How Real Estate fits into allocator portfolios
Allocators use RE because it can play multiple portfolio roles at once—depending on the strategy:
- Income + stability: contractual yield anchored by leases
- Inflation sensitivity: rents can reprice over time, supporting real-return objectives
- Diversification: return drivers differ from public equities and credit spreads
- Hard-asset exposure: a tangible component within a broader alternatives mix
- Operating alpha: manager skill can matter meaningfully, especially in value-add
What allocators want to understand is the intended role:
- Is this an income anchor?
- A growth + operating improvement strategy?

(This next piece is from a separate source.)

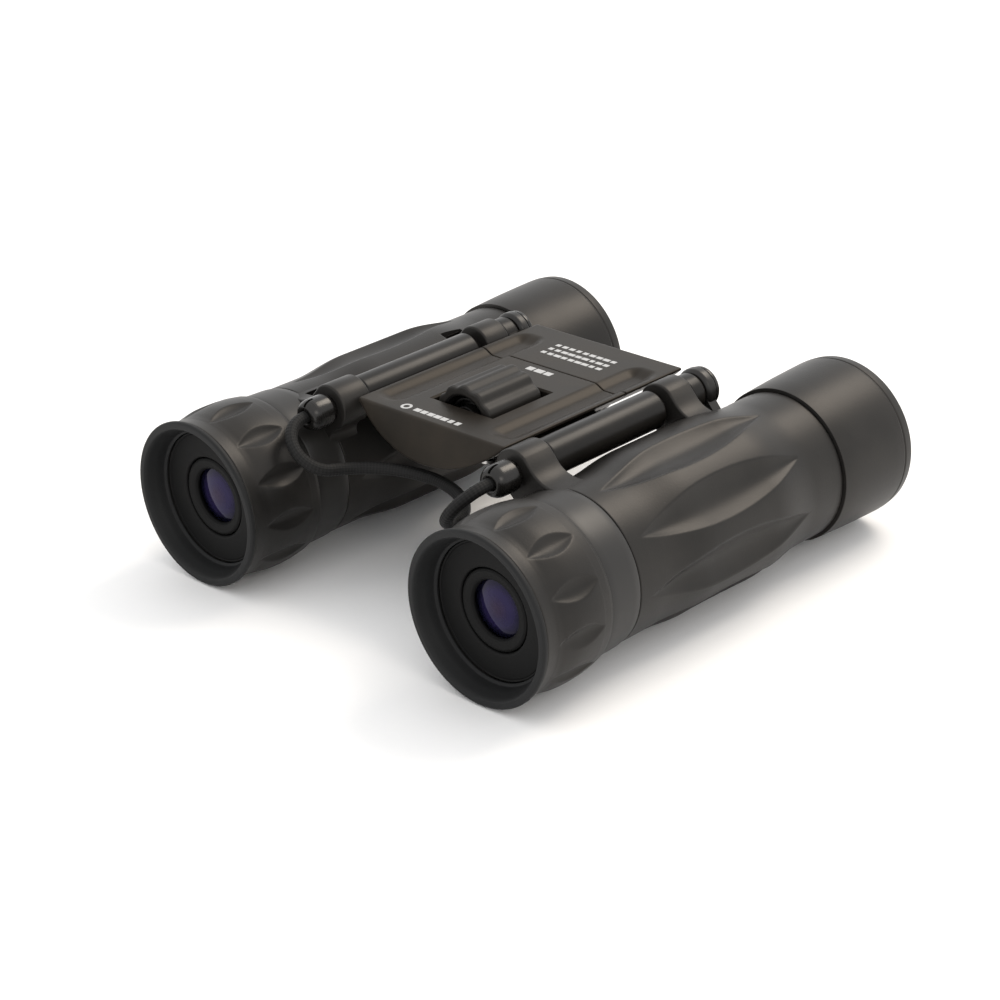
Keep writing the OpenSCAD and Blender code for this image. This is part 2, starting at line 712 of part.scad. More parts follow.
module slide_plate() color([0.22, 0.205, 0.19]) difference() {
    union() {
        intersection() {
            block([-bridge_half, plate_y, belly_z], [bridge_half, plate_end_y, top_z]);
            union() {
                block([-bridge_half, plate_y, frame_z], [bridge_half, plate_end_y, top_z]);
                translate([0, 0, belly_z + belly_arc_r]) ring(plate_y, plate_length, belly_arc_r);
            }
        }
        for (side = [-1, 1]) sided(side) {
            block([channel_half + 0.2, seam_y - tongue_length, frame_z + 0.8 + tongue_gap],
                  [tongue_half, plate_y + cut, cover_z - tongue_gap]);
            block([bridge_half - cut, collar_y, frame_z + 0.2],
                  [hinge_x, collar_y + collar_length, top_z - 0.4]);
            on_hinge() ring(collar_y, collar_length, knuckle_r - 0.8);
        }
    }
    for (side = [-1, 1]) sided(side)
        on_hinge() ring(collar_y - cut, collar_length + 2 * cut, rod_r);
    trough(plate_y - 2 * trough_r, plate_end_y - 4.5);
    translate([0, 0, wheel_z]) {
        ring(plate_y - cut, 5 + cut, screw_r);
        ring(screw_head_y, screw_head_thick + face_gap, screw_head_r + face_gap);
    }
    block([-11, plate_y + 4, belly_z - cut], [11, plate_end_y - 2, cover_z - 0.6]);
    block([-belly_half - 3, plate_y - cut, belly_z - 2 * cut],
          [belly_half + 3, plate_y + 3.9, belly_z + 1]);
}

module hinge_rod(side) color([0.25, 0.24, 0.23]) sided(side)
    on_hinge() ring(rod_near_y, cap_y - rod_near_y, rod_r);

module end_cap(side) color([0.1, 0.1, 0.1]) sided(side) on_hinge() difference() {
    turned([[0, cap_y], [knuckle_r - 0.5, cap_y], [knuckle_r - 0.5, cap_y + cap_length - 0.4],
            [knuckle_r - 0.9, cap_y + cap_length], [0, cap_y + cap_length]]);
    block([-2.6, cap_y + cap_length - 0.5, -0.4], [2.6, cap_y + cap_length + cut, 0.4]);
}

// ---------- the assembly ----------

bridge_frame();
top_cover();
belly_cover();
cover_screws();
focus_wheel();
wheel_grip();
slide_plate();
lead_screw();
hinge_rod(-1);  // left_hinge_rod
hinge_rod(1);  // right_hinge_rod
end_cap(-1);  // left_end_cap
end_cap(1);  // right_end_cap
strap_cord();
barrel_tube(-1);  // left_barrel_tube
armour(-1);  // left_armour
objective_hood(-1);  // left_objective_hood
eyepiece_tube(-1);  // left_eyepiece_tube
eyepiece_ring(-1);  // left_eyepiece_ring
eyecup(-1);  // left_eyecup
bezel(-1);  // left_bezel
ocular_cell(-1);  // left_ocular_cell
eye_lens(-1);  // left_eye_lens
field_lens(-1);  // left_field_lens
field_stop(-1);  // left_field_stop
prism_cage(-1);  // left_prism_cage
roof_prism(-1);  // left_roof_prism
half_prism(-1);  // left_half_prism
prism_clip(-1);  // left_prism_clip
strap_lug(-1);  // left_strap_lug
objective_cell(-1);  // left_objective_cell
objective_lens(-1);  // left_objective_lens
retaining_ring(-1);  // left_retaining_ring
focus_arm(-1);  // left_focus_arm
barrel_tube(1);  // right_barrel_tube
armour(1);  // right_armour
objective_hood(1);  // right_objective_hood
eyepiece_tube(1);  // right_eyepiece_tube
eyepiece_ring(1);  // right_eyepiece_ring
eyecup(1);  // right_eyecup
bezel(1);  // right_bezel
ocular_cell(1);  // right_ocular_cell
eye_lens(1);  // right_eye_lens
field_lens(1);  // right_field_lens
field_stop(1);  // right_field_stop
prism_cage(1);  // right_prism_cage
roof_prism(1);  // right_roof_prism
half_prism(1);  // right_half_prism
prism_clip(1);  // right_prism_clip
strap_lug(1);  // right_strap_lug
objective_cell(1);  // right_objective_cell
objective_lens(1);  // right_objective_lens
retaining_ring(1);  // right_retaining_ring
focus_arm(1);  // right_focus_arm
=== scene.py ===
"""The finished look of a pair of compact folding binoculars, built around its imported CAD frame.

Lengths are written in millimetres and turned into metres where a mesh is made. Round pieces are
turned outlines, the bridge plates are sections run along Y, and the right-hand pieces are mirrored
for the left. Y runs from the eyepieces (-) to the objectives (+).
"""

import math

import bmesh
import bpy
import numpy as np
from mathutils import Matrix, Vector


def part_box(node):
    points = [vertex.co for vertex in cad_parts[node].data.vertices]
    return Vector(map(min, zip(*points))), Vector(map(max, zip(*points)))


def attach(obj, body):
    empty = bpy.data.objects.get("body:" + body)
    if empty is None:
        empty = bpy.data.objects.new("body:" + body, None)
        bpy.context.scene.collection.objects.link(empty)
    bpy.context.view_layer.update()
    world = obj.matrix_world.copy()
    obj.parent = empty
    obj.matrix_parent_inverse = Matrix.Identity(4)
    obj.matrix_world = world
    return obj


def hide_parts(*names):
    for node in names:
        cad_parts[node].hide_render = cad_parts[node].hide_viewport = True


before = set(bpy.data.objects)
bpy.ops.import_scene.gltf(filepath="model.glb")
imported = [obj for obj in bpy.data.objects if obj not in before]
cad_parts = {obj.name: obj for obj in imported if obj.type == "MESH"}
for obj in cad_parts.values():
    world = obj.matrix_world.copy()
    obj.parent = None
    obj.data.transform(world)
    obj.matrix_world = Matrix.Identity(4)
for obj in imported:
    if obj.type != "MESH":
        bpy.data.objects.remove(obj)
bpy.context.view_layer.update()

MM = 0.001


# ---------- sizes from the frame, in millimetres ----------

def box(node):
    """Lowest and highest corner of a CAD node."""
    low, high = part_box(node)
    return np.array(low) / MM, np.array(high) / MM


CUP_LOW, CUP_HIGH = box("right_eyecup")
RING_LOW, RING_HIGH = box("right_eyepiece_ring")
TUBE_LOW, TUBE_HIGH = box("right_barrel_tube")
ARMOUR_LOW, ARMOUR_HIGH = box("right_armour")
HOOD_LOW, HOOD_HIGH = box("right_objective_hood")
ROD_LOW, ROD_HIGH = box("right_hinge_rod")
LUG_LOW, LUG_HIGH = box("right_strap_lug")
CAP_LOW, CAP_HIGH = box("right_end_cap")
ARM_LOW, ARM_HIGH = box("right_focus_arm")
COVER_LOW, COVER_HIGH = box("top_cover")
PLATE_LOW, PLATE_HIGH = box("slide_plate")
BELLY_LOW, BELLY_HIGH = box("belly_cover")
WHEEL_LOW, WHEEL_HIGH = box("wheel_grip")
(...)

- A development/thematic strategy that behaves more like equity risk?
- A special situations approach that relies on dislocation and liquidity?
Real Estate converts faster when the GP can clearly articulate that portfolio role and show how the underwriting matches it.
How allocators evaluate Real Estate managers
Across LP types, conviction increases when a manager demonstrates a repeatable system for outcomes—not just access to deals.
The signals that consistently matter:
- Operator advantage is real: leasing, capex execution, cost control, and vendor governance are disciplined and measurable
- Purchase price discipline: the manager can explain what they do not buy and why
- Downside underwriting is credible: stress cases include rates, vacancy, rent growth, capex overruns, and refinance constraints
- Leverage is a tool, not a thesis: the strategy survives tighter debt markets
- Capex sequencing is explicit: what gets done first, why, and what happens if timelines slip
- Exit logic doesn’t require perfect markets: returns don’t rely on best-case cap rate compression
Allocators don’t want managers who simply “own assets.”
They want managers who can control outcomes when conditions are not cooperative.
What slows allocator decisions
Real Estate is highly fundable when the story is tight. It stalls when key risks are vague.
Common friction points:
- Overreliance on macro tailwinds rather than operating drivers
- Underwriting that reads like a single base-case narrative
- Leverage and refinancing exposure that isn’t clearly bounded
- Capex plans that are not sequenced, priced, or governed tightly
- Deal sourcing that is undifferentiated (only widely brokered processes)
- Exit assumptions that depend on transaction markets reopening on schedule
When capital markets tighten, allocators become laser-focused on whether the strategy can perform without refinancing luck.
Common misconceptions about Real Estate
- “Real Estate is predictable income.”
Predictability depends on lease quality, tenant durability, expense control, and leverage—not the category name. - “Multifamily is low risk everywhere.”
Risk varies sharply by supply pipeline, local regulation, affordability dynamics, and operator execution. - “Returns come from cap rate compression.”
Allocators reward operating alpha and downside control more than market beta. - “Bigger operators are safer.”
Scale helps, but scale without discipline can amplify errors across many assets.
Key allocator questions during due diligence
These are the questions that matter because they map directly to risk control and return repeatability:
- What portion of results is driven by operating actions versus market movement?
- Where is sourcing advantage structural (relationships, niche focus, proprietary demand insight) rather than generic?
- How do you control leasing outcomes—pricing, concessions, tenant mix, renewals, and collections?
- What is your capex governance model (budget control, vendor selection, change orders, sequencing)?
- How sensitive is the portfolio to rates and refinancing windows, and what’s the mitigation plan?
- In a slow transaction market, how do you protect LP outcomes without forced exits?